Step 1: Perform a Risk Assessment
- Identify number of worksites
- First aid coverage must be based on the total workforce present at each location.
- If you have multiple sites – temporary or permanent – an assessment must be done on each.
- Don’t forget to include all shifts as well. First aid must be available to employees regardless of the shift they are working.
- What conditions and processes could cause injury or illness?
- Confined spaces
- Electrical work
- Workplace violence
- Underwater work
- Trench and excavation work
- What types of injuries and illnesses are likely to occur and what is their potential severity?
- Sudden cardiac arrest
- Severe bleeding
- Head trauma
Step 2: Determine Emergency Response Times
- Work with local police and emergency services to determine approximate response times for:
- All permanent and temporary locations.
- All times of the day and night when workers are on duty.
- A three-four-minute response time is ideal but is not always possible, which is why it is recommended, and in some cases required, that employees trained as first responders/first aid attendants are on site.

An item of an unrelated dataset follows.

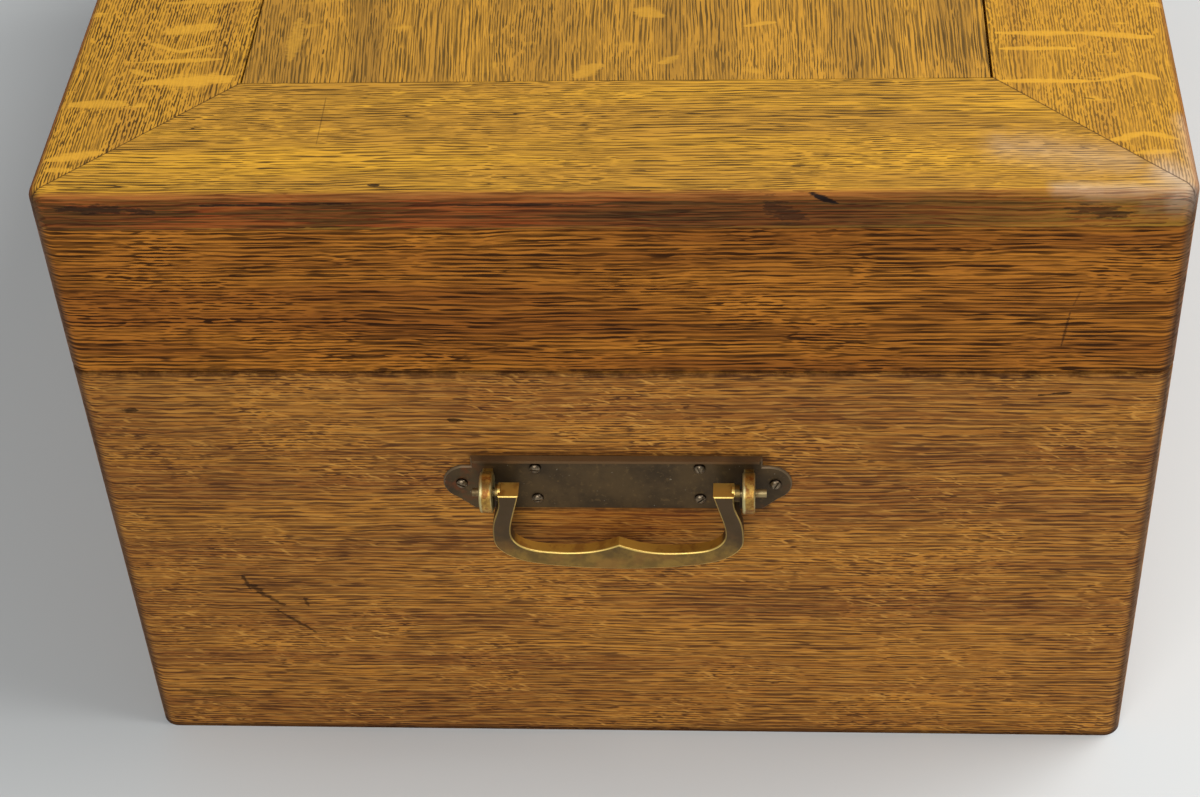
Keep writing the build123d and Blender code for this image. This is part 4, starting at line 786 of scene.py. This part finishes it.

Step 3: Have First Aid and Emergency Supplies Readily Available
- The type and amount of supplies will depend on:
- Physical size and number of people at each location.
- Types of injuries and illnesses that could reasonably be expected to occur.
- If exposure to blood and body fluids is a possibility. If it is, PPE must be provided to protect first responders from exposure.
Step 4: Written Policy
- It is advisable, and in some cases required, to put first aid program policies and procedures in writing.
- Policies and procedures should be communicated to all employees, including those workers who may not read or speak English. Language barriers should be addressed:
- In instructing employees on first-aid policies and procedures.
- When designating individuals who will receive first-aid training and become the on-site first-aid providers.
Step 5: Program Training and Review
- Emergency drills should be held at least once a year to test:
- Worker awareness of how to call for first aid and generally what to do in an emergency.
- How well the emergency communication system works.
- How well your first responders/first aid attendants respond.
- Review the program and written policy annually and whenever changes to either occur.
- Train first responders based on regulatory requirements and as needed. Since retraining for first aid and CPR training may only be required every 1-3 years it’s a good idea to have periodic refresher sessions.